In this ambitious first book, Erick Raphael Jiménez argues that a good model for understanding Aristotle’s concept of mind (nous) lies in his account of the perception of time. This “time-perception model” of mind and its activity, thinking, bridges a gap between Jiménez’s unorthodox readings of Aristotelian mind and its objects. The book will attract the interest of specialists in Aristotle’s psychology, as well as other scholars interested in Aristotle’s concept of mind and its influence, for instance, theologians interested in Aristotle’s tantalizing discussion of active or maker mind in De anima 3.5 (DA). [End Page 162]

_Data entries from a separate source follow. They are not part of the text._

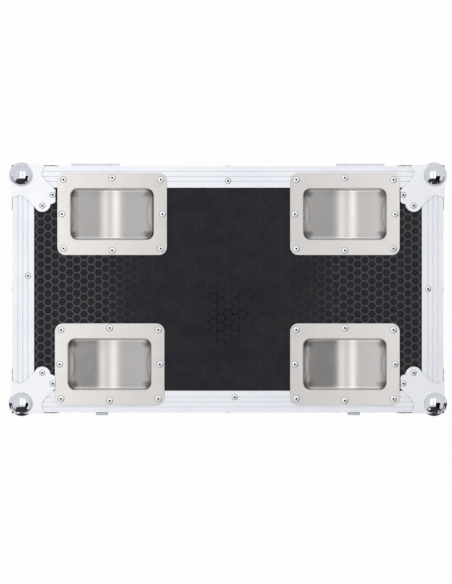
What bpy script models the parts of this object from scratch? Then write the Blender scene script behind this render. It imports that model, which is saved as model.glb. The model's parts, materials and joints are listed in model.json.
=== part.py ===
"""A lighting flight case: black plywood panels in aluminium edging, with ball corners, pressed
castor dishes on a hinged lid, butterfly latches, spring handles and four swivel castors.

Metres, Z up. The origin is on the floor under the middle of the case. The latches are on the
front, which faces -Y, and the lid is hinged along the back.
"""

import math

import bmesh
import bpy
from mathutils import Matrix, Vector

MM = 0.001

# The case as a whole
CASE_LENGTH = 700 * MM
CASE_DEPTH = 400 * MM
BASE_HEIGHT = 420 * MM
LID_HEIGHT = 110 * MM
LID_OPENING_DEGREES = 100
GAP = 0.3 * MM
OVERRUN = 4 * MM
MERGE = 0.001 * MM

# Panels of laminated plywood
PANEL_THICKNESS = 7 * MM

# Aluminium angle edging, with fine grooves along both faces
EDGING_WIDTH = 35 * MM
EDGING_THICKNESS = 1.5 * MM
GROOVE_COUNT = 3
GROOVE_FIRST = 8.7 * MM
GROOVE_SPACING = 8.1 * MM
GROOVE_WIDTH = 1.2 * MM
GROOVE_DEPTH = 0.4 * MM
CORNER_CUT = 15 * MM

# Closing rims: a channel on each half, with a tongue on the lid and a groove in the base
RIM_WALL = 1.5 * MM
RIM_OUTER_LEG = 24 * MM
RIM_INNER_LEG = 12 * MM
RIM_BASE_WEB = 5 * MM
RIM_LID_WEB = 3 * MM
TONGUE_HEIGHT = 3 * MM
TONGUE_ROOT = 4 * MM
TONGUE_TIP = 2 * MM

# Ball corners: a pressed ball and three lobed flanges
BALL_RADIUS = 21 * MM
BALL_INSET = 14.7 * MM
BALL_DEPTH = 9.7 * MM
CORNER_SHEET = 1.5 * MM
CORNER_REACH = 74.4 * MM
CORNER_TIP_CUT = 12 * MM
CORNER_SIDE_SHARES = ((0.692, 0.0), (0.629, 0.168), (0.699, 0.296), (0.83, 0.42))
LOBE_CENTRE_SHARES = (0.82, 0.649)
LOBE_RADIUS_SHARE = 0.18
LOBE_FIRST_DEGREES = -65
LOBE_LAST_DEGREES = 87
LOBE_STEPS = 3
BALL_SEGMENTS = 16
BALL_RINGS = 8

# Castor dishes, pressed from stainless sheet with a trough that a wheel drops into
DISH_SHEET = 1.5 * MM
DISH_FLANGE_LENGTH = 178 * MM
DISH_FLANGE_DEPTH = 133 * MM
DISH_FLANGE_RADIUS = 13 * MM
DISH_MOUTH_LENGTH = 136 * MM
DISH_MOUTH_DEPTH = 84 * MM
DISH_MOUTH_RADIUS = 13 * MM
DISH_ROLL = 3 * MM
DISH_TROUGH_DROP = 34 * MM
DISH_VALLEY_RADIUS = 48 * MM
DISH_FLOOR_DEGREES = 22
DISH_END_FILLET = 9 * MM
DISH_SIDE_FILLET = 4.5 * MM
DISH_FILLET_DROP = 6 * MM
DISH_LEAST_RADIUS = 2 * MM
DISH_SIDE_INSET = 70 * MM
DISH_EDGING_CLEARANCE = 1 * MM
DISH_ARC_STEPS = 3
DISH_LONG_STEPS = 6
DIVIDER_SCOOP_STEPS = 4

# Hinges: two steel leaves, with the pin fixed in the base leaf
HINGE_SPREAD = 436 * MM
HINGE_WIDTH = 80 * MM
HINGE_SHEET = 1.5 * MM
HINGE_LEAF = 36 * MM
HINGE_KNUCKLE_RADIUS = 3 * MM
HINGE_PIN_RADIUS = 1.5 * MM
HINGE_KNUCKLES = 5
HINGE_LEAF_RADIUS = 5 * MM
HINGE_SIDES = 10

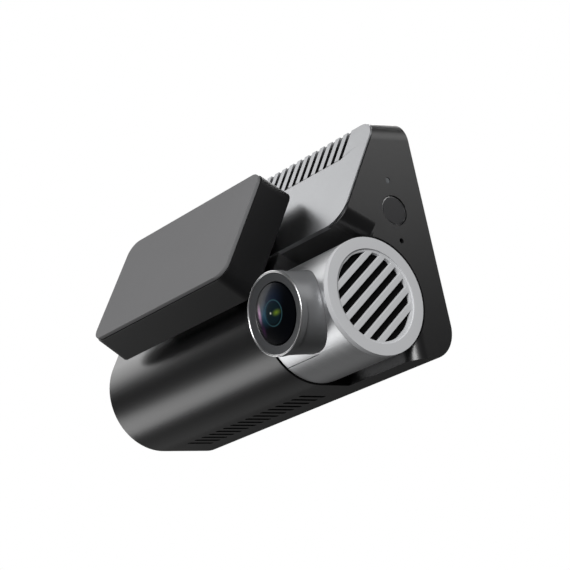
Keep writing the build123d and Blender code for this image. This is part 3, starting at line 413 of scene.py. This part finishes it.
# ---- Front glass ----
# A domed element with a multilayer coating, drawn opaque. Its colour holds painted reflections: near black,
# with a painted navy glow at the top, a painted rose reflection at one side, a painted teal zone by the
# second element, and a painted green glint and small white highlight at the middle.
low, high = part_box("front_glass")
glass_radius = (high.x - low.x) / 2
rise = 1.1 * MM
dome_points = []
for k in range(9):
    share = 1 - k / 8
    dome_points.append((glass_radius * share, low.y + rise * share ** 2))
glass_profile = [(0, high.y), (glass_radius, high.y)] + dome_points
glass = turned("front_glass_domed", glass_profile, lens_x, lens_z)
painted_reflection_glass = bpy.data.materials.new("glass_with_painted_reflections")
painted_reflection_glass.use_nodes = True
tree = painted_reflection_glass.node_tree
tree.nodes.clear()
where = add(tree, "ShaderNodeTexCoord").outputs["Object"]
centred = add(tree, "ShaderNodeMapping", [("Vector", where)])
centred.inputs["Location"].default_value = (-lens_x / glass_radius, 0, -lens_z / glass_radius)
centred.inputs["Scale"].default_value = (1 / glass_radius, 0, 1 / glass_radius)


def spot(x, z, radius, softness, squeeze=1.0):
    """A round patch of painted colour on the glass, in glass radii: 1 inside, fading to 0 across its soft
    edge.
    """
    place = add(tree, "ShaderNodeMapping", [("Vector", centred.outputs[0])])
    place.inputs["Location"].default_value = (-x / squeeze, 0, -z)
    place.inputs["Scale"].default_value = (1 / squeeze, 1, 1)
    distance = add(tree, "ShaderNodeVectorMath", [(0, place.outputs[0])], operation="LENGTH")
    edge = add(tree, "ShaderNodeMapRange", [("Value", distance.outputs["Value"])])
    edge.interpolation_type = "SMOOTHSTEP"
    edge.inputs["From Min"].default_value = radius + softness
    edge.inputs["From Max"].default_value = radius - softness
    return edge.outputs["Result"]


def over(under, colour, mask):
    """Lays a colour over what is under it, by a mask."""
    layer = add(tree, "ShaderNodeMix", data_type="RGBA")
    layer.inputs[7].default_value = linear(colour)
    tree.links.new(mask, layer.inputs[0])
    if isinstance(under, str):
        layer.inputs[6].default_value = linear(under)
    else:
        tree.links.new(under, layer.inputs[6])
    return layer.outputs[2]


def minus(first, second):
    """One mask with another taken out."""
    node = add(tree, "ShaderNodeMath", [(0, first), (1, second)], operation="SUBTRACT", use_clamp=True)
    return node.outputs[0]


# Painted reflections on the near-black glass: a navy glow at the top and a teal zone at the left.
tone = over("#020306", "#0f1a2c", spot(0.0, 0.45, 0.35, 0.4))
tone = over(tone, "#1b4a63", spot(-0.4, 0.08, 0.15, 0.4))
# A dark disc with a thin teal ring: the second element behind the glass, painted in rather than modelled.
tone = over(tone, "#0a1a20", spot(0.06, 0.0, 0.36, 0.06))
tone = over(tone, "#2c4a50", minus(spot(0.06, 0.0, 0.44, 0.02), spot(0.06, 0.0, 0.41, 0.02)))
# A painted rose reflection at the left, darker purple towards its lower end.
tone = over(tone, "#45214a", spot(-0.66, -0.38, 0.04, 0.34, 0.5))
tone = over(tone, "#dcaad4", spot(-0.7, 0.18, 0.1, 0.36, 0.36))
# A painted green glint at the middle and a small painted white highlight beside it.
tone = over(tone, "#7c961f", spot(0.24, -0.03, 0.02, 0.13, 1.8))
tone = over(tone, "#f0f5ea", spot(-0.04, 0.02, 0.02, 0.04))
shader = add(tree, "ShaderNodeBsdfPrincipled", [("Base Color", tone)], Roughness=0.3, IOR=1.5)
shader.inputs["Coat Weight"].default_value = 0.12
shader.inputs["Coat Roughness"].default_value = 0.02
shader.inputs["Specular IOR Level"].default_value = 0.1
add(tree, "ShaderNodeOutputMaterial", [("Surface", shader.outputs["BSDF"])])
glass.data.materials.append(painted_reflection_glass)
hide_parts("front_glass")

# ---- Power button ----
# Black ABS, moulded smooth. The chamfer round its face takes the polished metal, a painted highlight for the
# bright ring there. It sits in a round hole in the right end.
button_black = finish("smooth_black_abs", "#222224", rough=0.32, grain_mm=0.3, depth_mm=0.003)
button = eased_copy("power_button", 0.22)
button.data.materials.append(button_black)
button.data.materials.append(polished)
face_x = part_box("power_button")[1].x
# The angled chamfer faces take the polished metal: a painted highlight ring on the black button.
for face in button.data.polygons:
    if 0.3 < face.normal.x < 0.95 and face.center.x > face_x - 0.5 * MM:
        face.material_index = 1

# ---- Back ----
# The back plate is moulded with the housing's grain and screwed on. The screen is a sheet of
# glass printed black behind, and the four keys below it are smooth black ABS.
rear = eased_copy("rear_cover", 0.15)
rear.data.materials.append(housing_black)
screen_black = finish(
    "black_printed_glass", "#060608", rough=0.06, grain_mm=2.0, depth_mm=0.0005, tint=0.05,
    patch_mm=30.0, coat=0.5,
)
screen = eased_copy("screen_glass", 0.2)
screen.data.materials.append(screen_black)
for k in (1, 2, 3, 4):
    key = eased_copy(f"rear_button_{k}", 0.25)
    key.data.materials.append(button_black)

# ---- Pieces inside ----
# Boards, packages, screws, optics and sockets, each in its own plain finish. Each entry is
# (colour, roughness, metallic, nodes).
inner = {
    "green_solder_resist": ("#1c5a34", 0.4, 0.0, [
        "main_board", "sensor_board", "side_board",
    ]),
    "black_epoxy_package": ("#151515", 0.5, 0.0, [
        "processor", "image_sensor", "microphone", "key_switches", "power_switch",
        "wireless_module",
    ]),
    "zinc_plated_steel": ("#a7a9ac", 0.3, 1.0, [
        "rail_screws", "mount_screws", "pivot_screws", "board_screws", "rear_screws", "pivot_clip",
        "friction_washer", "power_port", "rear_camera_port", "card_socket", "display_tray",
        "drum_pivot",
    ]),
    "milled_aluminium": ("#b7b9bb", 0.35, 1.0, [
        "heat_spreader", "sensor_heat_sink",
    ]),
    "grey_silicone_pad": ("#8a8f95", 0.7, 0.0, [
        "processor_pad", "sensor_pad",
    ]),
    "fired_ceramic": ("#c9bfae", 0.5, 0.0, [
        "satellite_antenna",
    ]),
    "amber_polyimide": ("#a8641c", 0.35, 0.0, [
        "camera_flex", "display_flex",
    ]),
    "black_acetal": ("#101011", 0.4, 0.0, [
        "mount_rail", "mount_lid", "lens_cell", "lens_holder", "speaker", "memory_card",
        "backup_capacitors",
    ]),
    "smoked_acrylic": ("#4a4d50", 0.2, 0.0, [
        "status_light",
    ]),
    "blank_display": ("#0b0c0e", 0.2, 0.0, [
        "display_panel",
    ]),
    "coated_inner_glass": ("#0a0f16", 0.05, 0.0, [
        "second_glass", "rear_glass", "infrared_filter",
    ]),
}
for name, (colour, rough, metal, members) in inner.items():
    material = finish(name, colour, rough, grain_mm=0.4, depth_mm=0.005, metal=metal)
    for member in members:
        nodes[member].data.materials.clear()
        nodes[member].data.materials.append(material)
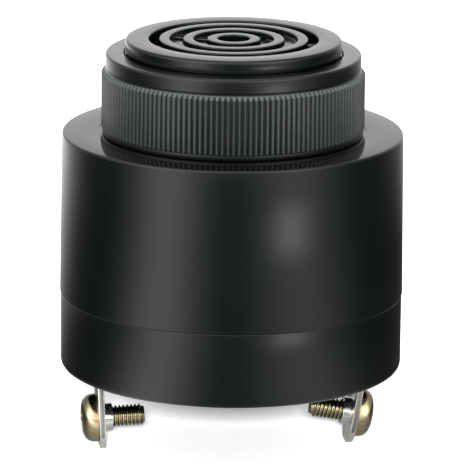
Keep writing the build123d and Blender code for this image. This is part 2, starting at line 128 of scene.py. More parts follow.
# Finishes of the hidden pieces, by material slot: the colour and roughness, and where they
# aren't the usual ones, the metallic share, the grain and the scale of its noise
HIDDEN_FINISHES = {
    "brass_sheet": ((0.80, 0.60, 0.26), 0.28, 1.0),
    "piezo_ceramic": ((0.76, 0.76, 0.72), 0.38, 0.6),
    "soft_ring": ((0.26, 0.26, 0.26), 0.62),
    "spacer_moulding": ((0.66, 0.64, 0.58), 0.42),
    "board_laminate": ((0.36, 0.24, 0.10), 0.5, 0.0, 6e-6),
    "epoxy_black": ((0.025, 0.025, 0.027), 0.5, 0.0, 6e-6),
    "ferrite": ((0.10, 0.10, 0.11), 0.48, 0.0, 8e-6),
    "copper_wire": ((0.62, 0.26, 0.10), 0.3, 1.0, 2e-5, 900),
    "can_sleeve": ((0.03, 0.05, 0.16), 0.3),
    "dipped_ceramic": ((0.62, 0.34, 0.08), 0.3),
    "resistor_lacquer": ((0.60, 0.48, 0.32), 0.4),
    "red_insulation": ((0.50, 0.03, 0.02), 0.42),
    "blue_insulation": ((0.03, 0.08, 0.40), 0.42),
    "black_insulation": ((0.02, 0.02, 0.02), 0.42),
}


def length(name, description, millimetres):
    """A length that a user may change, written in millimetres and kept in metres."""
    return FloatProperty(
        name=name, description=description, default=millimetres * MM, min=0.0, precision=5,
        unit="LENGTH",
    )


def angle(name, description, degrees):
    """An angle that a user may change."""
    return FloatProperty(
        name=name, description=description, default=math.radians(degrees), subtype="ANGLE"
    )


def tint(name, description, default):
    """A linear colour that a user may change."""
    return FloatVectorProperty(
        name=name, description=description, default=default, size=3, min=0.0, max=1.0,
        subtype="COLOR",
    )


def amount(name, description, default, least=0.0):
    """A plain number that a user may change."""
    return FloatProperty(name=name, description=description, default=default, min=least)


class BodySettings(PropertyGroup):
    """Sizes and colour of the housing and its back cover."""

    wall: length("Wall", "Thickness of the moulded walls", 2.0)
    shoulder: length("Shoulder", "Thickness of the shoulder", 2.5)
    flare: length("Flare", "Growth of the shell's radius down to the cover", 0.23)
    fitted_radius: length("Fitted radius", "Radius of the cover's spigot", 19.475)
    top_edge: length("Top edge", "Rounding of the shoulder's outer edge", 0.3)
    base_edge: length("Base edge", "Rounding of the cover's lower edge", 0.7)
    parting: length("Parting edge", "Rounding beside the parting line", 0.14)
    land: length("Land", "Height of the panel land over the nut's seat", 0.1)
    land_margin: length("Land margin", "Gap from the nut to the land", 0.45)
    neck_radius: length("Neck radius", "Outside radius of the neck's thread", 13.7)
    neck_bore: length("Neck bore", "Radius of the opening in the neck", 10.7)
    neck_edge: length("Neck edge", "Rounding of the neck's end", 0.4)
    rim: length("Plain rim", "Length of the plain rim at the neck's end", 1.5)
    relief: length("Relief", "Width of the groove under the plain rim", 0.35)
    pitch: length("Thread pitch", "Pitch of the neck's thread", 1.5)
    thread_depth: length("Thread depth", "Depth of the neck's thread", 0.6)
    floor: length("Cover floor", "Thickness of the cover's floor", 2.2)
    spigot: length("Spigot", "Thickness of the cover's spigot", 1.25)
    seam_direction: angle("Seam direction", "Direction of the fine mould seam", -120.3)
    seam_depth: length("Seam depth", "Depth of the mould seam", 0.04)
    seam_width: length("Seam width", "Half width of the mould seam", 0.06)
    seam_fade: length("Seam fade", "Run over which the seam ends, above the cover", 8.0)
    thread_start: length("Thread start", "From the nut's seat to the thread", 0.6)
    colour: tint("Plastic", "Colour of the glossy mouldings", (0.0012, 0.0028, 0.0023))
    dust: tint("Dust", "Colour of the dusty face of the grille", (0.0875, 0.0945, 0.084))


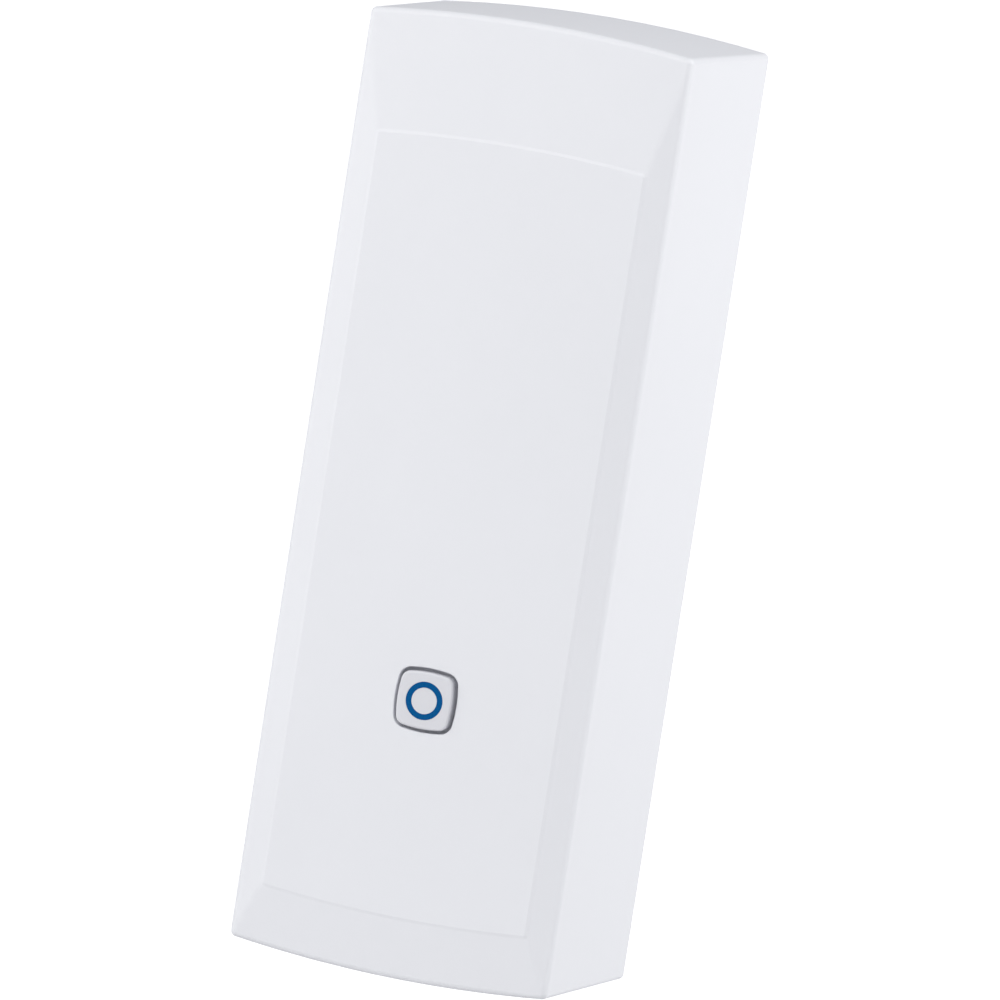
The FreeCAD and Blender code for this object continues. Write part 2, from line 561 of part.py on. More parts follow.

The book mainly focuses on the many seemingly intractable difficulties in DA 3.4–7, although three of the book’s nine chapters take necessary interpretive detours: into Metaphysics 7 and Posterior Analytics 2.19 (to discuss essences and principles as objects of mind), and into Physics 4 (to explain Aristotle’s concept of time). But the heart of Jiménez’s discussion is certainly DA 3.5. Jiménez says we have “reason to suspect” that the discussion of active mind “comprises, in one way or another, the real core of Aristotle’s thinking about mind” (32). He therefore devotes his longest chapter to a close commentary on that discussion. Jiménez argues that, “Active mind makes something thinkable, and passive mind thinks it” (85), where active mind is one aspect of mind in general—one that is neither divine nor immortal (not literally). Like other psychological functions, mind is embodied, especially because of its reliance on something else that is clearly embodied, namely, phantasia (66).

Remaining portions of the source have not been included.